Étienne Dinet (1861-1929), Les Bavards à Bou Saâda, 1896. Huile sur panneau. Galerie Ary Jan © Galerie Ary Jan / Thomas Hennocque

Dinet montre très tôt un esprit subversif et s’oppose à l’académisme ambiant, cherchant l’inspiration du côté de Jean-François Millet ou Jules Bastien Lepage. Comme le montre la première salle de l’exposition qui rassemble une série de portraits des gens de l’ordinaire.

Si la recherche de la lumière le place à côté des impressionnistes, Dinet leur reproche la dissolution des formes. Il accompagne par hasard son ami Lucien Simon, dont le frère entomologiste partait en Algérie à la recherche d’une espèce rare. Il y retourne un an après avec Gustave Migeon, futur promoteur des arts de l’Islam au musée du Louvre.

C’est ainsi que Dinet en vient à passer ses hivers en France et ses étés dans le sud algérien. En 1904, il s’installe à Bou-Saâda. Il représente les paysages (oasis, déserts), les femmes, les rites de l’islam.

Étienne Dinet (1861-1929) Deux femmes, 1927. Huile sur toile © Collection privée / D. R.

Religion à laquelle il se convertit sous le nom de Nasreddine (1913). Ce qui ne l’empêche pas de peindre des nus car selon lui « Dieu m’a donné des yeux, il me pardonnera » ! Il respecte en cela la tradition picturale occidentale. Mais contrairement aux peintres orientalistes qui ont imaginé des scènes de luxure et des Orientales sous les traits d’Européennes travesties, Dinet peint des femmes réelles. Elles n’en sont pas moins représentées comme des féminités envoûtantes.

Étienne Dinet (1861-1929), Le Lendemain du Ramadan, 1895. Huile sur toile. Paris, musée d’Orsay. Photo © Musée d’Orsay, Dist. RMN-Grand Palais / Patrice Schmidt

Le peintre dénonce les injustices commises dans le pays colonisé et publie La Vie de Mohammed, Prophète d’Allah (1918), en hommage aux musulmans morts pour la France. Il réalise le pèlerinage à La Mecque (Hajj) en 1929, peu avant son décès. Il est enterré à Bou-Saâda, conformément à son souhait.

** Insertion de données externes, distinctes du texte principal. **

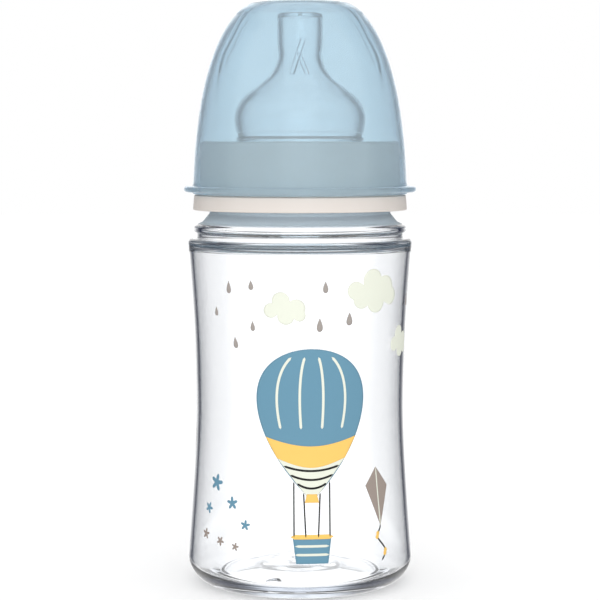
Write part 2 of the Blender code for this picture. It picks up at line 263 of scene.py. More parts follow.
# %% The waisted wall
def body_radius(height):
    """A hyperbola whose narrowest point is the waist:
    waist + slope (sqrt(distance^2 + softness^2) - softness)."""
    low = height < WAIST_HEIGHT
    reach = np.where(low, WAIST_HEIGHT - HEEL_ROUND, SHOULDER_HEIGHT - WAIST_HEIGHT)
    flare = np.where(low, FOOT_RADIUS, SHOULDER_RADIUS) - WAIST_RADIUS
    soft = np.where(low, FOOT_SOFTNESS, SHOULDER_SOFTNESS)
    slope = flare / (np.hypot(reach, soft) - soft)
    return WAIST_RADIUS + slope * (np.hypot(height - WAIST_HEIGHT, soft) - soft)


def body_wall(inset, low, high, rows):
    """Corners up the waisted wall, with no rounding of their own."""
    heights = np.linspace(low, high, rows)
    return [(radius - inset, height) for radius, height in zip(body_radius(heights), heights)]


def quarter(middle, size, start, end, rows):
    """Corners on an arc of the outline, from one angle in degrees to another."""
    angles = np.radians(np.linspace(start, end, rows))
    return [(middle[0] + size * math.cos(a), middle[1] + size * math.sin(a)) for a in angles]


print("waist", round(float(body_radius(WAIST_HEIGHT)) / MM, 2), "mm, foot", FOOT_RADIUS / MM, "mm")

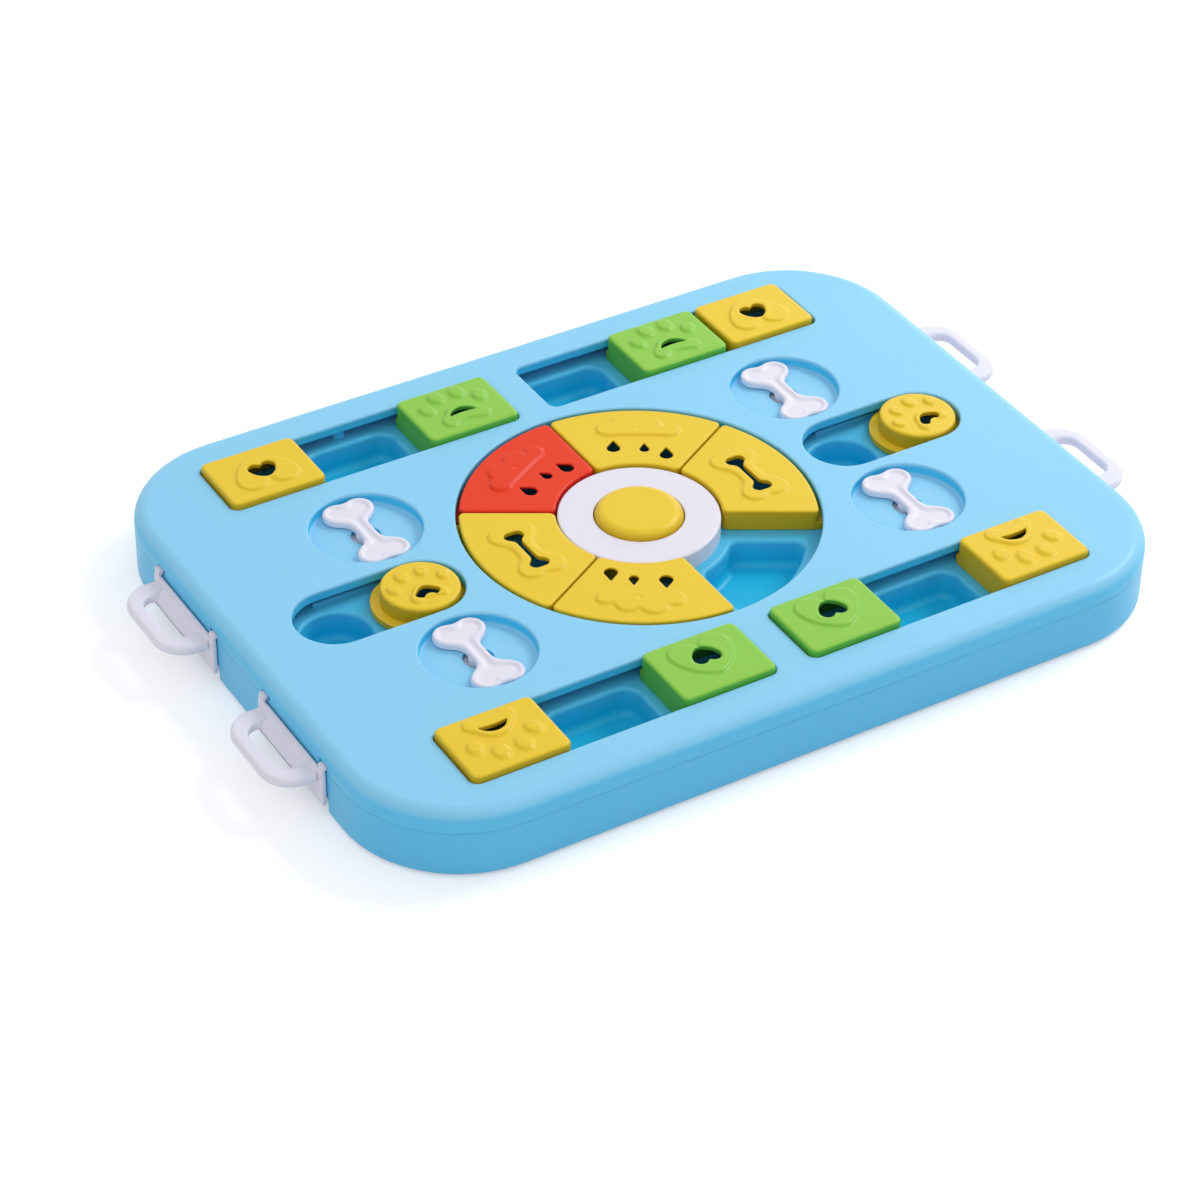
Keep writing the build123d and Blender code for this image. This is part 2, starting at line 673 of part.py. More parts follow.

Étienne Dinet (1861-1929), La Balançoire, 1899. Huile sur toile © Musée des Beaux-Arts de Reims / Christian Devleeschauwer

Ses toiles sont ainsi plus populaires en Algérie qu’en France. L’exposition permet d’apprécier son oeuvre la plus connue (Esclave d’amour), conservée au Musée d’Orsay ; le tombeau des Califes (vers 1912-1013), qui l’émerveille plus que les pyramides égyptiennes, issue d’une collection privée ; Un forcené (vers 1904), sortie des réserves du Petit Palais, encore jamais montrée au public. Une heureuse découverte pour pacifier les âmes algériennes et françaises.